Group Polarization on Corporate Boards
Hongquan (David) Zhu
Ross School of Business, University of Michigan
umzhu@umich.edu
Although much research has been done to examine the external features of corporate boards and the networks created by interlocking directorates (Finkelstein, et al., 2008), limited attention has been given to the group processes within the board that may substantially influence directors’ collective actions and the functioning of directorial networks.
My research broadly explores 1) how group processes may influence strategic decisions made by boards, top management teams (TMTs), and other groups of key constituents; and 2) how local group dynamics may influence the functioning of social networks that connect key decision-making groups.
In the first essay in my dissertation, I examine how a fundamental group decision-making bias, referred to as group polarization, may influence board decisions and distort the diffusion of norms and practices through directorial networks. Group polarization is a systematic tendency for group members to amplify the group’s initial inclination in their collective decision following group interactions (Isenberg, 1986). Using and extending social psychological theories on group decisions, I explain how and why group polarization can occur on corporate boards and examine the consequences of polarization on board decisions about acquisitions premiums (i.e. percentage difference between the actual price paid to a target firm versus the market price of the target before the acquisition event). Specifically, the theory suggests that before board meetings directors tend to favor the average level of premium that they were exposed to when serving on other boards. Moreover, this predisposition of directors tends to bias information exchange and processing during board meetings, causing boards that are predisposed by their prior experience to favor relatively high (vs. low) level of premiums to approve an acquisition premium that is even higher (vs. lower) than the average premium they were exposed to in prior deals. In addition, I draw from behavioral theories to suggest that polarization biases tend to be stronger when directors 1) are more experienced in acquisition decisions; 2) were previously exposed to more homogeneous premiums; or 3) experienced previous acquisitions that are more similar to the focal acquisition. I also build on group process theories to suggest that demographic homogeneity among directors may exacerbate polarization biases.

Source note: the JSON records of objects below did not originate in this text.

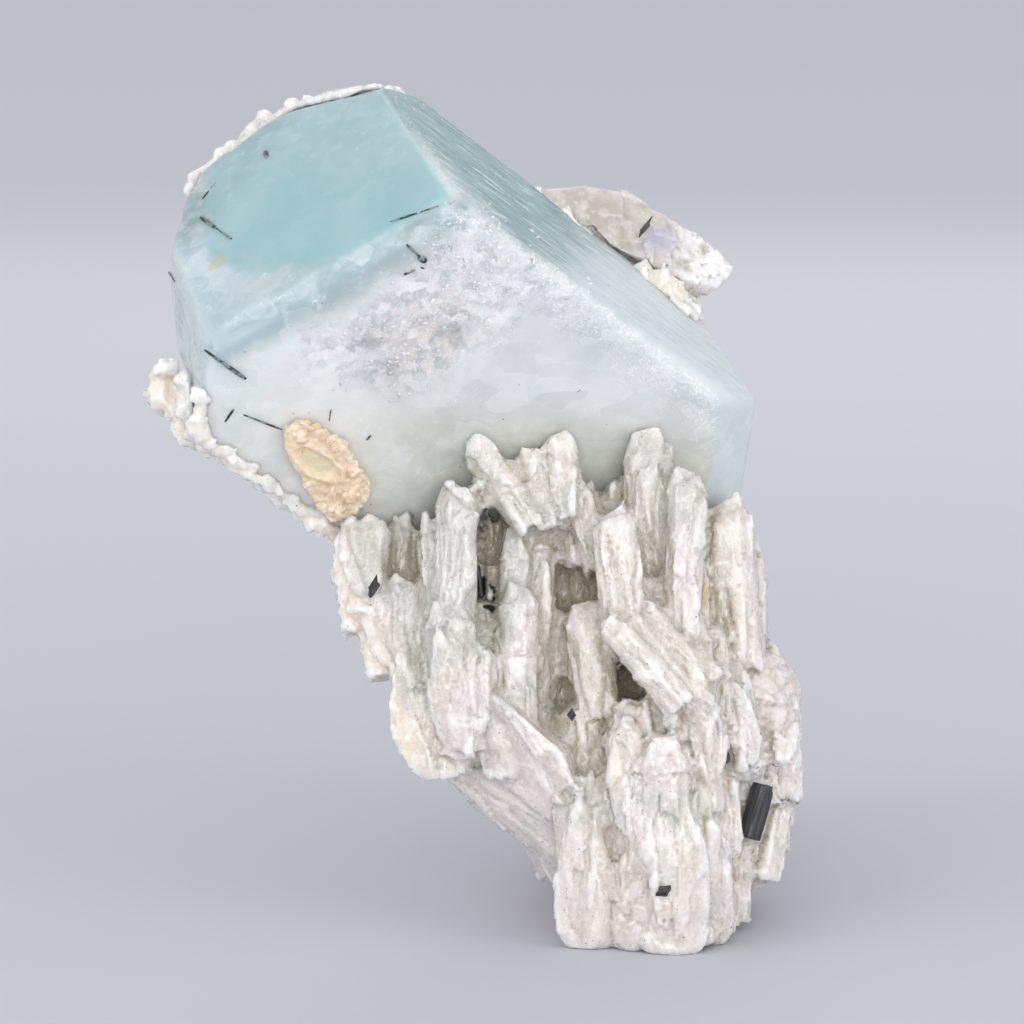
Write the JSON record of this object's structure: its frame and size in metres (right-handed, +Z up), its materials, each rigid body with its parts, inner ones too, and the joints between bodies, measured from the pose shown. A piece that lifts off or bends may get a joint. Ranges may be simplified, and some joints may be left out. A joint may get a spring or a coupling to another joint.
{
  "type": "beryl crystal on albite matrix",
  "caption": "Thick milky blue-green beryl crystal leaning out of a tall white matrix of bladed albite with small black schorl, standing on the matrix's flat foot.",
  "frame": {"origin": "middle of the specimen's bounding box, on the surface it stands on", "axes": "+Z up, -Y towards the viewer of the beryl's broad front face, +X to that viewer's right"},
  "size_m": [0.0674, 0.0662, 0.0859],
  "materials": {
    "beryl": "milky translucent, glossy crystal faces",
    "albite": "sugary white, slightly translucent",
    "quartz": "grey-tan translucent, glassy",
    "feldspar": "ochre, granular",
    "schorl": "black, glassy, striated"
  },
  "bodies": {
    "root": {"beryl": "beryl", "albite_matrix": "albite", "rear_quartz": "quartz", "feldspar_patch": "feldspar", "schorl_prism": "schorl", "schorl_rod_left": "schorl", "schorl_rod_cavity": "schorl", "schorl_grain_ledge": "schorl", "schorl_wedge_foot": "schorl", "schorl_grain_hollow": "schorl", "schorl_rod_rear": "schorl"}
  },
  "joints": []
}
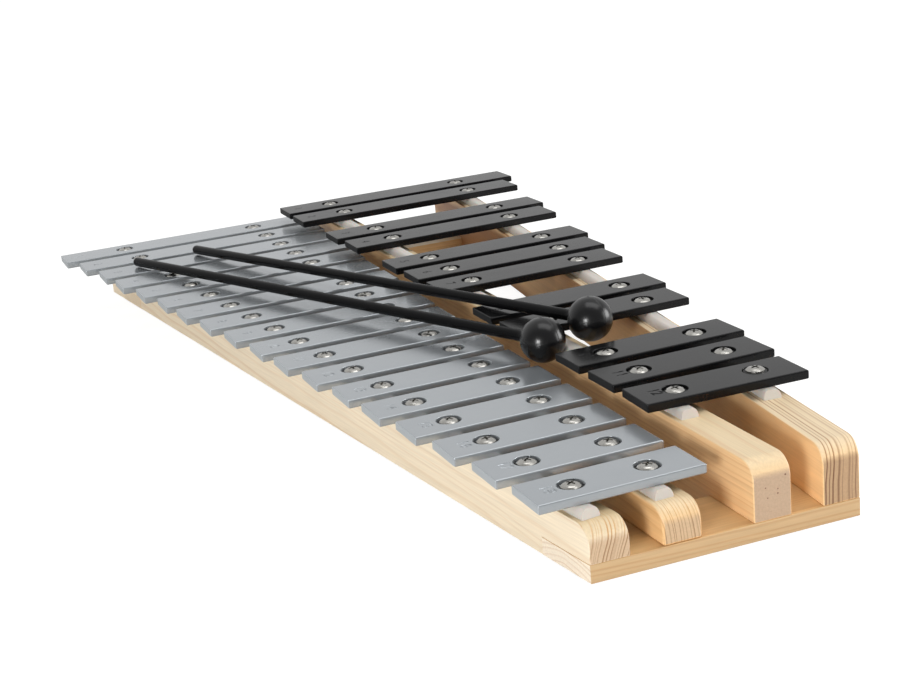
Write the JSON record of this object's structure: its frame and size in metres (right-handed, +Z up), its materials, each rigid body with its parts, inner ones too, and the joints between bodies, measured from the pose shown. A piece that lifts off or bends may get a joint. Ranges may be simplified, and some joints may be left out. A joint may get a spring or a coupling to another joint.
{
  "type": "chromatic metallophone",
  "caption": "Chromatic metallophone: tapering rows of grey natural and raised black accidental steel bars, screwed over bearing strips on a pine rail frame, with ball mallets",
  "frame": {"origin": "middle of the instrument's outline in plan, on the surface it stands on", "axes": "+X from the bass end to the treble end, +Y from the grey natural bars to the black accidental bars, +Z up"},
  "size_m": [0.5796, 0.3122, 0.0568],
  "materials": {
    "grey_lacquer": "semi-gloss silver grey lacquer on steel",
    "black_lacquer": "satin black lacquer on steel",
    "pine": "planed pine with a clear satin finish",
    "bearing_strip": "matt off-white extruded strip",
    "bar_screws": "bright nickel-plated steel",
    "rubber_washers": "matt black",
    "zinc_screws": "zinc-plated steel",
    "mallet_plastic": "moulded black plastic, soft sheen"
  },
  "bodies": {
    "frame": {"natural_outer_rail": "pine", "natural_inner_rail": "pine", "accidental_inner_rail": "pine", "accidental_outer_rail": "pine", "treble_batten": "pine", "bass_batten": "pine", "natural_outer_strip": "bearing_strip", "natural_inner_strip": "bearing_strip", "accidental_inner_strip": "bearing_strip", "accidental_outer_strip": "bearing_strip", "natural_outer_screws": "bar_screws", "natural_inner_screws": "bar_screws", "accidental_inner_screws": "bar_screws", "accidental_outer_screws": "bar_screws", "natural_outer_washers": "rubber_washers", "natural_inner_washers": "rubber_washers", "accidental_inner_washers": "rubber_washers", "accidental_outer_washers": "rubber_washers", "frame_screws": "zinc_screws"},
    "bar_g5": {"bar_g5": "grey_lacquer"},
    "bar_g_sharp5": {"bar_g_sharp5": "black_lacquer"},
    "bar_a5": {"bar_a5": "grey_lacquer"},
    "bar_a_sharp5": {"bar_a_sharp5": "black_lacquer"},
    "bar_b5": {"bar_b5": "grey_lacquer"},
    "bar_c6": {"bar_c6": "grey_lacquer"},
    "bar_c_sharp6": {"bar_c_sharp6": "black_lacquer"},
    "bar_d6": {"bar_d6": "grey_lacquer"},
    "bar_d_sharp6": {"bar_d_sharp6": "black_lacquer"},
    "bar_e6": {"bar_e6": "grey_lacquer"},
    "bar_f6": {"bar_f6": "grey_lacquer"},
    "bar_f_sharp6": {"bar_f_sharp6": "black_lacquer"},
    "bar_g6": {"bar_g6": "grey_lacquer"},
    "bar_g_sharp6": {"bar_g_sharp6": "black_lacquer"},
    "bar_a6": {"bar_a6": "grey_lacquer"},
    "bar_a_sharp6": {"bar_a_sharp6": "black_lacquer"},
    "bar_b6": {"bar_b6": "grey_lacquer"},
    "bar_c7": {"bar_c7": "grey_lacquer"},
    "bar_c_sharp7": {"bar_c_sharp7": "black_lacquer"},
    "bar_d7": {"bar_d7": "grey_lacquer"},
    "bar_d_sharp7": {"bar_d_sharp7": "black_lacquer"},
    "bar_e7": {"bar_e7": "grey_lacquer"},
    "bar_f7": {"bar_f7": "grey_lacquer"},
    "bar_f_sharp7": {"bar_f_sharp7": "black_lacquer"},
    "bar_g7": {"bar_g7": "grey_lacquer"},
    "bar_g_sharp7": {"bar_g_sharp7": "black_lacquer"},
    "bar_a7": {"bar_a7": "grey_lacquer"},
    "bar_a_sharp7": {"bar_a_sharp7": "black_lacquer"},
    "bar_b7": {"bar_b7": "grey_lacquer"},
    "bar_c8": {"bar_c8": "grey_lacquer"},
    "front_mallet": {"front_mallet": "mallet_plastic"},
    "back_mallet": {"back_mallet": "mallet_plastic"}
  },
  "joints": [
    {"name": "g5_float", "type": "slide", "parent": "frame", "child": "bar_g5", "axis": [0, 0, 1], "range_m": [0, 0.00025]},
    {"name": "g_sharp5_float", "type": "slide", "parent": "frame", "child": "bar_g_sharp5", "axis": [0, 0, 1], "range_m": [0, 0.00025]},
    {"name": "a5_float", "type": "slide", "parent": "frame", "child": "bar_a5", "axis": [0, 0, 1], "range_m": [0, 0.00025]},
    {"name": "a_sharp5_float", "type": "slide", "parent": "frame", "child": "bar_a_sharp5", "axis": [0, 0, 1], "range_m": [0, 0.00025]},
    {"name": "b5_float", "type": "slide", "parent": "frame", "child": "bar_b5", "axis": [0, 0, 1], "range_m": [0, 0.00025]},
    {"name": "c6_float", "type": "slide", "parent": "frame", "child": "bar_c6", "axis": [0, 0, 1], "range_m": [0, 0.00025]},
    {"name": "c_sharp6_float", "type": "slide", "parent": "frame", "child": "bar_c_sharp6", "axis": [0, 0, 1], "range_m": [0, 0.00025]},
    {"name": "d6_float", "type": "slide", "parent": "frame", "child": "bar_d6", "axis": [0, 0, 1], "range_m": [0, 0.00025]},
    {"name": "d_sharp6_float", "type": "slide", "parent": "frame", "child": "bar_d_sharp6", "axis": [0, 0, 1], "range_m": [0, 0.00025]},
    {"name": "e6_float", "type": "slide", "parent": "frame", "child": "bar_e6", "axis": [0, 0, 1], "range_m": [0, 0.00025]},
    {"name": "f6_float", "type": "slide", "parent": "frame", "child": "bar_f6", "axis": [0, 0, 1], "range_m": [0, 0.00025]},
    {"name": "f_sharp6_float", "type": "slide", "parent": "frame", "child": "bar_f_sharp6", "axis": [0, 0, 1], "range_m": [0, 0.00025]},
    {"name": "g6_float", "type": "slide", "parent": "frame", "child": "bar_g6", "axis": [0, 0, 1], "range_m": [0, 0.00025]},
    {"name": "g_sharp6_float", "type": "slide", "parent": "frame", "child": "bar_g_sharp6", "axis": [0, 0, 1], "range_m": [0, 0.00025]},
    {"name": "a6_float", "type": "slide", "parent": "frame", "child": "bar_a6", "axis": [0, 0, 1], "range_m": [0, 0.00025]},
    {"name": "a_sharp6_float", "type": "slide", "parent": "frame", "child": "bar_a_sharp6", "axis": [0, 0, 1], "range_m": [0, 0.00025]},
    {"name": "b6_float", "type": "slide", "parent": "frame", "child": "bar_b6", "axis": [0, 0, 1], "range_m": [0, 0.00025]},
    {"name": "c7_float", "type": "slide", "parent": "frame", "child": "bar_c7", "axis": [0, 0, 1], "range_m": [0, 0.00025]},
    {"name": "c_sharp7_float", "type": "slide", "parent": "frame", "child": "bar_c_sharp7", "axis": [0, 0, 1], "range_m": [0, 0.00025]},
    {"name": "d7_float", "type": "slide", "parent": "frame", "child": "bar_d7", "axis": [0, 0, 1], "range_m": [0, 0.00025]},
    {"name": "d_sharp7_float", "type": "slide", "parent": "frame", "child": "bar_d_sharp7", "axis": [0, 0, 1], "range_m": [0, 0.00025]},
    {"name": "e7_float", "type": "slide", "parent": "frame", "child": "bar_e7", "axis": [0, 0, 1], "range_m": [0, 0.00025]},
    {"name": "f7_float", "type": "slide", "parent": "frame", "child": "bar_f7", "axis": [0, 0, 1], "range_m": [0, 0.00025]},
    {"name": "f_sharp7_float", "type": "slide", "parent": "frame", "child": "bar_f_sharp7", "axis": [0, 0, 1], "range_m": [0, 0.00025]},
    {"name": "g7_float", "type": "slide", "parent": "frame", "child": "bar_g7", "axis": [0, 0, 1], "range_m": [0, 0.00025]},
    {"name": "g_sharp7_float", "type": "slide", "parent": "frame", "child": "bar_g_sharp7", "axis": [0, 0, 1], "range_m": [0, 0.00025]},
    {"name": "a7_float", "type": "slide", "parent": "frame", "child": "bar_a7", "axis": [0, 0, 1], "range_m": [0, 0.00025]},
    {"name": "a_sharp7_float", "type": "slide", "parent": "frame", "child": "bar_a_sharp7", "axis": [0, 0, 1], "range_m": [0, 0.00025]},
    {"name": "b7_float", "type": "slide", "parent": "frame", "child": "bar_b7", "axis": [0, 0, 1], "range_m": [0, 0.00025]},
    {"name": "c8_float", "type": "slide", "parent": "frame", "child": "bar_c8", "axis": [0, 0, 1], "range_m": [0, 0.00025]},
    {"name": "front_mallet_lift", "type": "slide", "parent": "frame", "child": "front_mallet", "axis": [0, 0, 1], "range_m": [0, 0.08]},
    {"name": "back_mallet_lift", "type": "slide", "parent": "frame", "child": "back_mallet", "axis": [0, 0, 1], "range_m": [0, 0.08]}
  ]
}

I constructed a comprehensive annual directorial network dataset which includes all U.S. traded companies that connected to Fortune 500 firms between 1991 and 2006. This network dataset was utilized to track strategic decisions experienced by directors on the boards of Fortune 500 firms during these 16 years. Preliminary results from regressions and analysis of covariance support the group polarization hypothesis.
This study thus contributes to our understanding of boards and corporate governance by advancing a more social psychological and group process oriented perspective, which complements existing economic, social, and political approaches. This research also suggests that the diffusion of norms and practices through directorial networks may be subject to local group dynamics. Specifically, group polarization theory suggests that directors may approve more extreme decisions than what they were previously exposed to on other boards, thus reflecting a distortion of the network diffusion effect. As a central group decision-making bias, group polarization may also have implications for studies on top management teams. Group dynamics influences the way through which prior experience translates into subsequent decisions thus also has implications for research on experience effects. Finally, this study offers a novel behavioral mechanism to examine acquisitions and may have implications for other strategic decisions as well.